67. The panel will consider written
and oral evidence provided by the parents and the LA and will be
able to seek clarification and information. The child will also be
asked to give their views. The powers of the panel will be set out
in regulation. It will be completely independent from the original
decision maker; it will be able to reconsider the facts and merits
in every case; it will be able to establish facts by reference to
written and/or oral evidence form all relevant persons. The panel
will be able to decide that a decision to revoke or refuse
registration should be upheld or not upheld. We envisage that a
panel may also be able to, for example, recommend registration but
attach conditions such as the provision by a home educating
parent of an address or the arrangement of a meeting between the
parent and child and the local authority. Where the decision of
the local authority is not upheld, the LA must enter or reinstate
the childs name on the register for the remainder of the
registration period. Where the decision is upheld the parents
cannot continue to home educate their child or reapply for
registration for the period specified by the local authority in
accordance with the regulations concerning repeat applications. The
appeal panel regulations will set out the timescale within which an
appeal should be heard and set out the administrative process for
lodging an appeal.
68. We anticipate that local
authorities exercising good practice will want to have a review
process in place which parents can use initially before having to
appeal and we will set out this expectation in guidance. Parents
will also have the right to seek judicial review of any panel
decision and, if they considered that there was maladministration,
could complain to the local government ombudsman.
Supply of Information

69. Section 19H enables regulations
to be made requiring local authorities, maintained schools and the
proprietors of independent schools to supply a local education
authority exercising its home education functions with information.
It is intended that this will provide for the situation where a
local authority receives an application from the parent of a child
who has previously been registered elsewhere or who has been
withdrawn from school to home educate. The information requested
will include any reason for refusing or revoking registration;
whether there is a school attendance order in place relating to the
child; information about the current educational attainment of the
child; and any particular needs he or she might have that should be
taken into account as parents and the local authority make plans for
supporting home education.

Home: 15.1.10

Meeting date:  Tuesday 19th January 2010
Time:  5.15pm – 7pm
Location:  Boothroyd Room, Portcullis House, House of Commons, London.

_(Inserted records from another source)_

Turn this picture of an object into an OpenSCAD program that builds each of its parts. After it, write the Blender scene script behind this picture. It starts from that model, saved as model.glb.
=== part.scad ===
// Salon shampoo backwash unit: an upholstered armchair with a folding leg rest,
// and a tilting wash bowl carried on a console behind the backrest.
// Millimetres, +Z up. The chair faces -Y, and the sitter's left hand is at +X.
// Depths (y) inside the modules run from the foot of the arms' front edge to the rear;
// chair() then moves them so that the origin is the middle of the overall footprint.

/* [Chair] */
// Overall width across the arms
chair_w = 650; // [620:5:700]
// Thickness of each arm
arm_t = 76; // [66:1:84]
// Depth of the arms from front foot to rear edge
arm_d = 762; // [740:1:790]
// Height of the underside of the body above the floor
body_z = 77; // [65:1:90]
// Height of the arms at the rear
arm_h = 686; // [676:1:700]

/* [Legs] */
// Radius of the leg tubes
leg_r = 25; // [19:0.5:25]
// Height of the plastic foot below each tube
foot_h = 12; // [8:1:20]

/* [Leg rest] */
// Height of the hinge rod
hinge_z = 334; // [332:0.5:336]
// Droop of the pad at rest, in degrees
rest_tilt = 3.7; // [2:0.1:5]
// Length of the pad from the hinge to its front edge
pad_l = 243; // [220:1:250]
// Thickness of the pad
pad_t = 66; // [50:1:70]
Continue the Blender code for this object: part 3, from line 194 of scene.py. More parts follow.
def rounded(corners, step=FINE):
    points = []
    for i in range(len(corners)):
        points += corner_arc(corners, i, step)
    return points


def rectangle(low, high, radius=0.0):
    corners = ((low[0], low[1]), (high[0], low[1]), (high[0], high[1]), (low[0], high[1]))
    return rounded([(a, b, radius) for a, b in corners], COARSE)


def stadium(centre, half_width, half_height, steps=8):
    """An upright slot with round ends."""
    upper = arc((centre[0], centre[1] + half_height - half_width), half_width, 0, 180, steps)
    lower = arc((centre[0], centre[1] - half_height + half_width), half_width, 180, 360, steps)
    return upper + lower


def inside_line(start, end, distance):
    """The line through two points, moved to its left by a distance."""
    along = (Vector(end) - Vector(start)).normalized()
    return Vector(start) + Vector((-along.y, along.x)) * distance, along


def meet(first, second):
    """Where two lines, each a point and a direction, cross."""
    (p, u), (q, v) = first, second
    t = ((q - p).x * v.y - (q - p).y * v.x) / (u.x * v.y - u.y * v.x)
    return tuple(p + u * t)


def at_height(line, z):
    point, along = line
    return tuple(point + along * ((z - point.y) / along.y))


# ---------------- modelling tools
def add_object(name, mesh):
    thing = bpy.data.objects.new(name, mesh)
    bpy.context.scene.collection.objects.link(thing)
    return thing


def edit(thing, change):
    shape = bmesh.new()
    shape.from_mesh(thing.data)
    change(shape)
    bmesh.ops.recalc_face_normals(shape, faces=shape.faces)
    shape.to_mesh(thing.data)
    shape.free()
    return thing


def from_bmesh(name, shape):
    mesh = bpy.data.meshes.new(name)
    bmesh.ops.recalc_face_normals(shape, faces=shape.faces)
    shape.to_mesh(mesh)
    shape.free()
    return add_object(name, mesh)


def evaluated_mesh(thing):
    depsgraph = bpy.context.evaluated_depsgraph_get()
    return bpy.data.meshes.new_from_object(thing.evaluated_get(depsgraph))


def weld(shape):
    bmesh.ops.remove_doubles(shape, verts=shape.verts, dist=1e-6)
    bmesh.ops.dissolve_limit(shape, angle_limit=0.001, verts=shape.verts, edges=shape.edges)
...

The witnesses giving oral evidence on the panel at this session are:

Graham Badman – author of report ‘Review of Elective Home Education in England’.
Fiona Nicholson, Education Otherwise
Chloe Watson, Home Education Youth Council
Sir Paul Ennals, NCB
Beth Reid, National Autistic Society

The committee members are as follows:

(1) Chairmen: Mr David Amess and Janet Anderson

(2) Members: Annette Brooke, Mr Vernon Coaker, Mrs Ann Cryer, Mr Nick Gibb, Andrew Gwynne, Ms Diana R. Johnson, Mr David Laws, Martin Linton, Tim Loughton, Kerry McCarthy, Bridget Prentice, Mr Ken Purchase, Mr Graham Stuart, Mr Edward Timpson, Lynda Waltho and Bill Wiggin.

(From Fiona Nicholson)

Home education: a snooper’s charter

Government proposals requiring officials to make annual visits to homes where children are taught are an invasion of civil liberties


The government’s proposals to licence, regulate and inspect families who educate their children at home have provoked furious opposition from home-educating parents and their children. The government has been keen to brush off concerns that its proposed legislation will violate the civil liberties of these families, in particular their right to private and family life. As details of the government’s plans emerge, these attempts to portray the scheme as “light touch” look increasingly less credible.

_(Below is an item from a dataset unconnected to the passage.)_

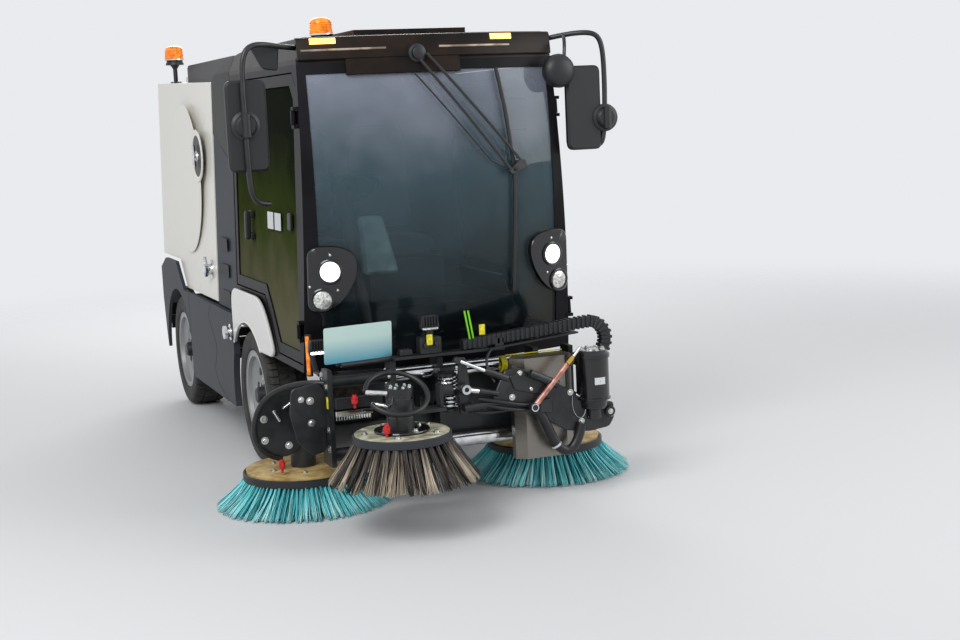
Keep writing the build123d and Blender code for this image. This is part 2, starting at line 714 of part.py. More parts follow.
# cross housing: two chrome sleeves held in a black frame across the front
with BuildPart() as cross_housing:
    half = sleeve_half_length
    block((-half, half), (slide_y + 36, rail_front_y), (230, 600))
    for x, front_y in ((-half, slide_y - 35), (-130, slide_y - 60), (half - 24, slide_y - 60)):
        block((x, x + 24), (front_y, slide_y + 40), (225, tray_low_z - face_gap))
    for z in (slide_high_z, slide_low_z):
        bar((-half - 1, slide_y, z), (half + 1, slide_y, z), sleeve_radius, mode=Mode.SUBTRACT)
    for x in (boom_x - boom_width / 2 - face_gap - 8, boom_x + boom_width / 2 + face_gap):
        block((x, x + 8), (boom_base_y - 26, slide_y + 37), (boom_base_z - 26, boom_base_z + 26))
    bar((boom_x - boom_width / 2 - 8, boom_base_y, boom_base_z), (boom_x + boom_width / 2 + 8, boom_base_y, boom_base_z),
        boom_pin_radius)
    # spring and damper between two lugs
    for z in (425, 585):
        block((-131, -60), (-1545, -1500), (z, z + 14))
    bar((-85, -1525, 438), (-85, -1525, 586), 24)
write(cross_housing.part, "cross_housing")

with BuildPart() as slide_sleeves:
    for z in (slide_high_z, slide_low_z):
        bar((-sleeve_half_length - 12, slide_y, z), (sleeve_half_length + 12, slide_y, z), sleeve_radius)
        bar((-sleeve_half_length - 20, slide_y, z), (sleeve_half_length + 20, slide_y, z), rod_radius + sleeve_gap,
            mode=Mode.SUBTRACT)
write(slide_sleeves.part, "slide_sleeves")

# stainless box beside the left head
box_rear_y = slide_y - 60 - face_gap
with BuildPart() as steel_box:
    with BuildSketch(Plane.XY.offset(185)):
        with BuildLine():
            Polyline((215, box_rear_y), (175, slide_y - 105), (175, slide_y - 140), (215, slide_y - 175),
                     (400, slide_y - 175), (440, slide_y - 150), (440, box_rear_y), close=True)
        make_face()
    extrude(amount=430)
write(steel_box.part, "steel_box")

# each gutter brush: head on its rods, two links, motor carrier, disc and bristles
link_reach = (link_rear_y - link_front_y, -link_drop)
for side in (1, -1):
    name = door_names[side]
    plate = side_range(side, head_x[side] - head_thickness, head_x[side])
    brush_x = side * (head_x[side] + brush_offset_x)
    link_x = side_range(side, head_x[side] + 2, head_x[side] + 2 + link_thickness)
    with BuildPart() as head:
        side_plate([(slide_y - 44, 225), (slide_y + 80, 225), (slide_y + 80, 470), (slide_y + 40, 630),
                    (slide_y - 44, 630)], plate)
        for z in (slide_high_z, slide_low_z):
            inner = head_x[side] - head_thickness - rod_length
            bar((side * inner, slide_y, z), (side * (head_x[side] - 1), slide_y, z), rod_radius)
        bar((side * head_x[side], link_front_y, link_high_z), (side * (head_x[side] + 20), link_front_y, link_high_z), 10)
    write(head.part, "head_" + name)

    with BuildPart() as link:
        with BuildSketch(Plane.YZ.offset(link_x[0])):
            with BuildLine():
                angle = atan2(link_reach[1], link_reach[0])
                dy, dz = 26 * sin(angle), 26 * cos(angle)
                Polyline((link_front_y - dy, link_high_z + dz), (link_rear_y - dy, link_high_z - link_drop + dz),
                         (link_rear_y + dy, link_high_z - link_drop - dz), (link_front_y + dy, link_high_z - dz),
                         close=True)
            make_face()
            for y, z in ((link_front_y, link_high_z), (link_rear_y, link_high_z - link_drop)):
                with Locations((y, z)):
                    Circle(26)
            for y, z in ((link_front_y, link_high_z), (link_rear_y, link_high_z - link_drop)):
                with Locations((y, z)):
                    Circle(10 + pivot_gap, mode=Mode.SUBTRACT)
        extrude(amount=link_thickness)
    write(link.part, "arm_" + name)

    knee_z = link_high_z - link_drop
    carrier_low = brush_disc_low_z + brush_disc_thickness + 6
    with BuildPart() as carrier:
        x = side_range(side, head_x[side] - 12, head_x[side])
        side_plate([(link_rear_y - 24, knee_z - 24), (link_rear_y + 24, knee_z - 24), (brush_y + 40, 250),
                    (brush_y + 40, 300), (link_rear_y + 24, knee_z + 24), (link_rear_y - 24, knee_z + 24)], x)
        bar((side * (head_x[side] - 1), link_rear_y, knee_z), (side * (head_x[side] + 20), link_rear_y, knee_z), 10)
        bar((brush_x, brush_y, carrier_low), (brush_x, brush_y, carrier_low + motor_height), motor_radius)
    write(carrier.part, "carrier_" + name)

    with BuildPart() as disc:
        bar((brush_x, brush_y, brush_disc_low_z), (brush_x, brush_y, brush_disc_low_z + brush_disc_thickness),
            brush_disc_radius)
        bar((brush_x, brush_y, brush_disc_low_z), (brush_x, brush_y, carrier_low - face_gap), 30)
    write(disc.part, "brush_disc_" + name)

    with BuildPart() as bristles:
        with BuildSketch(Plane.XZ.offset(-brush_y)):
            with BuildLine():
                Polyline((brush_x + 120, brush_disc_low_z), (brush_x + brush_disc_radius - 8, brush_disc_low_z),
                         (brush_x + bristle_radius, 1), (brush_x + 210, 1), close=True)
            make_face()
        revolve(axis=Axis((brush_x, brush_y, 0), (0, 0, 1)))
    write(bristles.part, "bristles_" + name)

# front brush: boom link, carrier with motor, disc and bristles
boom_x_range = (boom_x - boom_width / 2, boom_x + boom_width / 2)
with BuildPart() as boom:
    bar((boom_x_range[0], boom_base_y, boom_base_z), (boom_x_range[1], boom_base_y, boom_base_z), 24)
    bar((boom_x_range[0], boom_tip_y, boom_tip_z), (boom_x_range[1], boom_tip_y, boom_tip_z), 24)
    angle = atan2(boom_tip_z - boom_base_z, boom_tip_y - boom_base_y)
    dy, dz = 20 * sin(angle), 20 * cos(angle)
    side_plate([(boom_base_y - dy, boom_base_z + dz), (boom_tip_y - dy, boom_tip_z + dz),
                (boom_tip_y + dy, boom_tip_z - dz), (boom_base_y + dy, boom_base_z - dz)],
               (boom_x_range[0] + 8, boom_x_range[1] - 8))
    for y, z in ((boom_base_y, boom_base_z), (boom_tip_y, boom_tip_z)):
        bar((boom_x_range[0] - 1, y, z), (boom_x_range[1] + 1, y, z), boom_pin_radius + pivot_gap, mode=Mode.SUBTRACT)
write(boom.part, "boom")

with BuildPart() as boom_carrier:
    x = (boom_x_range[0] - 14, boom_x_range[0] - face_gap)
    side_plate([(boom_tip_y + 26, boom_tip_z - 60), (boom_tip_y + 26, boom_tip_z + 30), (boom_tip_y - 26, boom_tip_z + 30),
                (boom_tip_y - 26, boom_tip_z - 60)], x)
    block((front_brush_x, x[1]), (front_brush_y + 30, boom_tip_y + 26), (boom_tip_z - 74, boom_tip_z - 60))
    bar((x[0], boom_tip_y, boom_tip_z), (boom_x_range[1] + 4, boom_tip_y, boom_tip_z), boom_pin_radius)
    motor_low = front_disc_low_z + front_disc_thickness + 6
    bar((front_brush_x, front_brush_y, motor_low), (front_brush_x, front_brush_y, motor_low + front_motor_height),
        front_motor_radius)
write(boom_carrier.part, "boom_carrier")

with BuildPart() as front_disc:
    bar((front_brush_x, front_brush_y, front_disc_low_z),
        (front_brush_x, front_brush_y, front_disc_low_z + front_disc_thickness), front_disc_radius)
    bar((front_brush_x, front_brush_y, front_disc_low_z), (front_brush_x, front_brush_y, motor_low - face_gap), 30)
write(front_disc.part, "front_disc")

with BuildPart() as front_bristles:
    with BuildSketch(Plane.XZ.offset(-front_brush_y)):
        with BuildLine():
            x = front_brush_x
            Polyline((x + 110, front_disc_low_z), (x + front_disc_radius - 8, front_disc_low_z),
                     (x + front_bristle_radius, front_bristle_low_z), (x + 180, front_bristle_low_z), close=True)
        make_face()
    revolve(axis=Axis((front_brush_x, front_brush_y, 0), (0, 0, 1)))
write(front_bristles.part, "front_bristles")

# cable chain on its tray over the left head
with BuildPart() as cable_chain:
    block((-150, 560), (-1560, -1500), (tray_low_z, tray_low_z + 12))
    block((-100, 560), (-1550, -1510), (tray_low_z + 12, tray_low_z + 60))
    with BuildSketch(Plane.XZ.offset(1550)):
        with Locations((560, 650)):
            Circle(70)
            Circle(28, mode=Mode.SUBTRACT)
            with Locations((-100, 0)):
                Rectangle(200, 200, mode=Mode.SUBTRACT)
    extrude(amount=-40)
write(cable_chain.part, "cable_chain")

# lamp pods, mirrors, seats and steering
with BuildPart() as lamp_pods:
    for side in (1, -1):
        with BuildSketch(Plane.XZ.offset(1200)):
            with BuildLine():
                Polyline((side * 400, 1010), (side * 430, 1090), (side * 500, 1118), (side * 552, 1100),
                         (side * 568, 900), (side * 540, 835), (side * 500, 845), close=True)
            make_face()
        extrude(amount=200)
    add(front_barrel(-26), mode=Mode.INTERSECT)
    add(front_barrel(-0.5), mode=Mode.SUBTRACT)
write(lamp_pods.part, "lamp_pods")

with BuildPart() as lamp_lenses:
    for side in (1, -1):
        for x, z, r in ((503, 1015, 42), (537, 897, 39)):
            with BuildSketch(Plane.XZ.offset(1200)):
                with Locations((side * x, z)):
                    Circle(r)
            extrude(amount=200)
    add(front_barrel(-34), mode=Mode.INTERSECT)
    add(front_barrel(-26.2), mode=Mode.SUBTRACT)
write(lamp_lenses.part, "lamp_lenses")

with BuildPart() as mirrors:
    for side in (1, -1):
        bar((side * 540, -1170, 1935), (side * 850, -1240, 1950), 14)
        bar((side * 850, -1240, 1957), (side * 840, -1240, 1310 if side < 0 else 1470), 14)
        block(side_range(side, 770, 945), (-1300, -1250), (1450, 1820))
    add(cab_body(-face_gap), mode=Mode.SUBTRACT)
write(mirrors.part, "mirrors")

with BuildPart() as seat_frames:
    for x in (-280, 130):
        block((x - 190, x + 190), (-420, 0), (step_z + cab_wall, 960))
write(seat_frames.part, "seat_frames")

with BuildPart() as seat_pads:
    for x in (-280, 130):
        block((x - 185, x + 185), (-430, 0), (960, 1070))
        side_plate([(-100, 1070.5), (0, 1070.5), (25, 1620), (-60, 1620)], (x - 180, x + 180))
write(seat_pads.part, "seat_pads")

with BuildPart() as steering:
    column = ((-280, -1080, sill_z + cab_wall + 15), (-280, -760, 1320))
    block((-330, -230), (-1130, -1030), (sill_z + cab_wall, sill_z + cab_wall + 30))
    bar(column[0], column[1], 32)
    lean_plane = Plane(origin=column[1], z_dir=Vector(*column[1]) - Vector(*column[0]))
    with BuildSketch(lean_plane):
        Circle(185)
        Circle(163, mode=Mode.SUBTRACT)
        Rectangle(340, 30)
    extrude(amount=22)
write(steering.part, "steering")
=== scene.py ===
# %% [markdown]
# # Dressing a compact street sweeper
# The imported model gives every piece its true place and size. This lesson gives each one its finish,
# and makes the things that a solid model can't hold well: tread, bristles, cloth, bolts and hoses.

import bmesh
import bpy
import numpy as np
from mathutils import Matrix


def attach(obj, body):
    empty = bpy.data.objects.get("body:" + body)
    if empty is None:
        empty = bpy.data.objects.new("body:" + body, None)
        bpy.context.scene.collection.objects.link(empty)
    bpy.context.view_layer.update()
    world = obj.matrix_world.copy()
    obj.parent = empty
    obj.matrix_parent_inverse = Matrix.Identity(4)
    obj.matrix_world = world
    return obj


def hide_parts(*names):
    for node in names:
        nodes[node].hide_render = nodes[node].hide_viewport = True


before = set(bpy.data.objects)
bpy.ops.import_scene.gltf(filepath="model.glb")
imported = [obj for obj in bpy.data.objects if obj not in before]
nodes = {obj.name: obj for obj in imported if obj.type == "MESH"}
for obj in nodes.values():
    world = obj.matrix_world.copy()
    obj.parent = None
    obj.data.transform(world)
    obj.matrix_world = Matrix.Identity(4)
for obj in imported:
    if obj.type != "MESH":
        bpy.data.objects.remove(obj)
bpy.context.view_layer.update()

# %% [markdown]
# ## The camera
# The lens was worked out from the lamps, the roof corners and the wheels, whose real spacing is known.
# A camera looks along its own -Z, so its three axes are built from the direction of view and a small roll.

# %% Place the camera
eye = np.array([-2.263, -7.529, 1.657])
yaw, pitch, roll = np.radians([-21.21, -7.74, -2.6])
focal_px, frame_px = 1542.6, 960

forward = np.array([-np.sin(yaw) * np.cos(pitch), np.cos(yaw) * np.cos(pitch), np.sin(pitch)])
level_right = np.array([np.cos(yaw), np.sin(yaw), 0.0])
level_up = np.cross(level_right, forward)
right = level_right * np.cos(roll) + level_up * np.sin(roll)
up = level_up * np.cos(roll) - level_right * np.sin(roll)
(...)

If passed into law, the proposals in the children, schools and families bill will require local authority officials to make annual visits to the place where education is provided (normally the family home). Officials will be empowered to request to interview a child on their own if they consider it appropriate. Parents may refuse the authority’s request, as Ed Balls has been at pains to point out, but such refusal will form one of seven grounds on which the local authority may decide to revoke its approval and impose a school attendance order.

In this week’s ruling on stop-and-search, the European Court of Human Rights held that the lack of adequate safeguards against abuse of the powers was a breach of the rule of law and therefore of Article 8. In the government’s home education proposals, there is no requirement that it be considered “necessary” before state officials request to inspect a family home or to see a child away from his or her parents. Nor will state officials need to demonstrate the existence of any reasonable or even subjective suspicion about the welfare or education of a home-educated child before requesting to inspect family homes. The regime will apply equally to problem families and children with a record of truancy as to those where there is no suspicion that they are doing anything other than a good job.

The limits on officials’ discretion will largely be contained in statutory regulations. These regulations will not be drawn up before the legislation is concluded by the House of Commons if the government has its way. Nor will the government have defined the standard of education that home-educating parents will be expected to provide until well after the bill has gone through parliament.

The signs so far are not encouraging. Far from providing limits against arbitrary interference by state officials, the details published by the government indicate that local authority inspectors will be charged with ensuring that a family home is free from “any factors” that might interfere with the provision of education. As well as opening the door to a whole raft of health and safety inspections, the examples highlighted by the government (such as overcrowding or lack of power or heating) discriminate against the poorest of families who, however let down by local schools, will find themselves answerable to the state rather than the other way round.

Annabel Wynne was right to describe the government’s proposals for home education as a “solution without a problem“. In recent years, both New Zealand and Ontario have concluded that mandatory inspections for all home-educated children were unnecessary and replaced them with genuinely “light touch” notification schemes. Sadly it seems that Mr Balls is determined to go the other way and will spend hundreds of millions of pounds on subjecting families to arbitrary state interference, not because those families are suspected of wrongdoing, but purely because they choose to educate their children themselves.